When I run the REGEXP_CONTAINS version, it uses 3X less space from my query quota [17.6 MB vs 51.5 MB using IN operator]. My Regex version is also set to search for specific SKU's via the pipe symbol so I'm wondering what caused the REGEX version to use less space in processing the query compared to the IN operator that also searched for two specific SKU's?

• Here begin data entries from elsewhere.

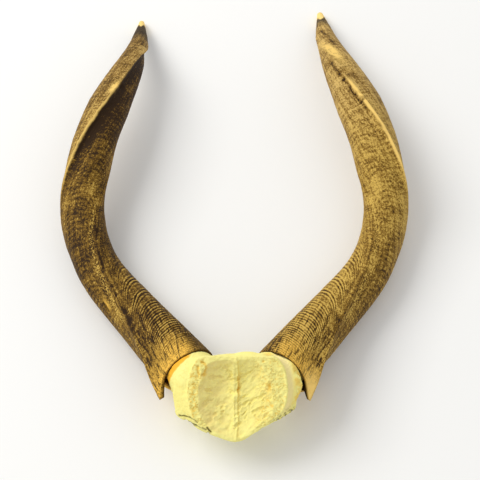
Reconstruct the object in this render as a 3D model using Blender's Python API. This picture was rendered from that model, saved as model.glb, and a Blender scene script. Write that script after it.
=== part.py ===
"""Nyala skull cap: the sawn top of a skull with its pair of spiral horns, lying on the horns.

The bone is a vaulted plate with a flat sawn rim, a shallow two-lobed hollow where the brain
lay, and two bony cores. Each horn is a hollow sheath that sits on one core. It turns once in
a slow spiral, and it carries a front keel, a rear keel that ends in a spur at the base, and
growth rings on the rounded face between them.

Lengths are in millimetres and become metres when a mesh is made. The table is z = 0, the
midline of the skull is x = 0, and the horn tips point to +Y. An animal's left horn is at -X,
because the braincase side of the bone faces up.
"""

from math import radians
from typing import NamedTuple

import bmesh
import bpy
import numpy as np

MILLIMETRE = 0.001

# The sawn plane
PLATE_TILT = 30.4
PLATE_CENTRE = (0.0, -271.6, 72.5)
SAW_CLEARANCE = 7.0
BLOCK_HALF_WIDTH = 120.0
BLOCK_HEIGHT = 60.0
SHARP_EDGE = radians(35)

# Bone plate, as radii round its centre at compass angles, 0 at +X and 90 toward the horn tips
RIM_ANGLES = (0, 18, 28, 40, 60, 75, 90, 105, 120, 135, 157, 180, 195, 212, 237, 252, 270, 292, 310,
              324, 340)
RIM_RADII = (55, 57, 59, 59, 47, 42, 40, 42, 47, 55, 51, 49, 49, 50, 47.5, 47, 49, 45, 44.5, 47, 53)
FLARE_ANGLES = (0, 7, 14, 20, 40, 60, 90, 106, 120, 140, 160, 180, 193, 200, 206, 214, 236, 250, 270,
                281, 292, 310, 324, 333, 340, 347, 354)
FLARE_RADII = (69.5, 73.5, 73, 68, 61, 50, 43, 43.5, 46.5, 59, 63, 65, 64.5, 66, 61.5, 56, 50.5, 49, 51,
               50, 47, 46.5, 51, 57, 62, 67.5, 66.5)
HOLLOW_ANGLES = (0, 16, 40, 58, 75, 90, 105, 120, 131, 157, 180, 206, 234, 255, 270, 290, 316, 346)
HOLLOW_RADII = (39.5, 40.5, 42, 42, 38, 36, 38, 41, 42.5, 39, 37.5, 41, 43, 43.5, 45.5, 41.5, 41, 41)
PLATE_COLUMNS = 48
FLARE_DEPTH = 10.0
VAULT_DEPTH = 27.0
HOLLOW_DEPTH = 12.0
CREST_HEIGHT = 2.8
CREST_WIDTH = 2.6
LOBE_SWELL = 1.6
LOBE_WIDTH = 30.0
HOLLOW_ROWS = (0.12, 0.28, 0.45, 0.62, 0.78, 0.90)
DOME_ROWS = (0, 18, 36, 54, 70, 82)

# Centre line of a horn: distance from the midline, y and z
STATIONS = (
    (48.0, -239.0, 50.0),
    (79.0, -197.0, 40.0),
    (121.0, -141.0, 29.0),
    (152.5, -99.0, 27.0),
    (170.5, -59.0, 32.0),
    (177.5, -1.0, 46.0),
    (169.0, 61.0, 56.0),
    (153.0, 120.0, 57.0),
    (135.5, 175.0, 50.0),
    (124.5, 226.0, 35.0),
    (120.5, 265.0, 20.0),
    (119.0, 305.0, 3.5),
)

# Horn section: mean radius, and how it changes along the centre line
GIRTH_AT = (0, 60, 120, 200, 262, 340, 400, 440, 480, 520, 560, 590, 612)
GIRTH_RADIUS = (28, 27.5, 27, 25.5, 24.5, 26.5, 26, 22.5, 18.5, 14, 9.5, 5.5, 2.5)
TIP_ROUNDING = 3.0
REAR_KEEL_OFFSET = 136.0
KEEL_SPREAD = 14.0

# Direction of the front keel, from the side that faces away from the table toward the midline
TWIST_AT = (-20, 75, 140, 200, 250, 280, 300, 325, 350, 372, 408, 440, 470, 492, 520, 550, 612)
TWIST_ANGLE = (-204, -160, -131, -112, -90, -66, -50, -34, -22, -12, 1, 8, 17, 32, 66, 95, 118)

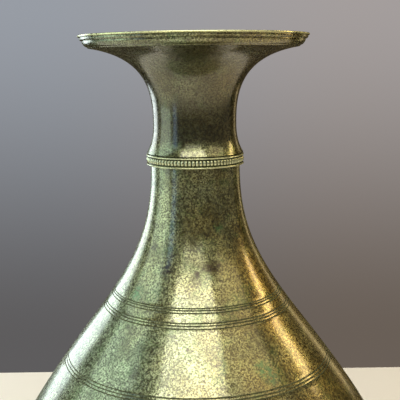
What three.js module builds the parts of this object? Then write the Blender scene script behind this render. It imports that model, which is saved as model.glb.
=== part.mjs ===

Any help with understanding the difference and how can I make my queries more efficient? Thanks.
SELECT
date,
prod.productSKU AS SKU,
SUM(prod.productQuantity) AS qty_purchased
FROM `bigquery-public-data.google_analytics_sample.ga_sessions_*`,
UNNEST (hits) hit, UNNEST(product) prod
WHERE _TABLE_SUFFIX BETWEEN '20170101' AND '20170131'
AND
REGEXP_CONTAINS (prod.productSKU,"GGOEGGCX056299|GGOEGAAX0104")
GROUP BY date, SKU
ORDER BY date ASC
When I run the IN version to pull the same data, it says used 51.5 MB
SELECT
date,
prod.productSKU AS SKU,
SUM(prod.productQuantity) AS qty_purchased
FROM `bigquery-public-data.google_analytics_sample.ga_sessions_*`,
UNNEST (hits) hit, UNNEST(product) prod
WHERE _TABLE_SUFFIX BETWEEN '20170101' AND '20170331'
AND
prod.productSKU IN ("GGOEGGCX056299", "GGOEGAAX0104")
GROUP BY date, SKU
ORDER BY date ASC
Upvotes: 0
Views: 502
Reputation: 172994
it uses 3X less space from my query quota [17.6 MB vs 51.5 MB]
Below is why!!!
in first query you have
WHERE _TABLE_SUFFIX BETWEEN '20170101' AND '20170131'
while in second
WHERE _TABLE_SUFFIX BETWEEN '20170101' AND '20170331'
Obviously , second query covering more tables thus difference in bytes - one month vs three months - thus ~3x difference
Upvotes: 1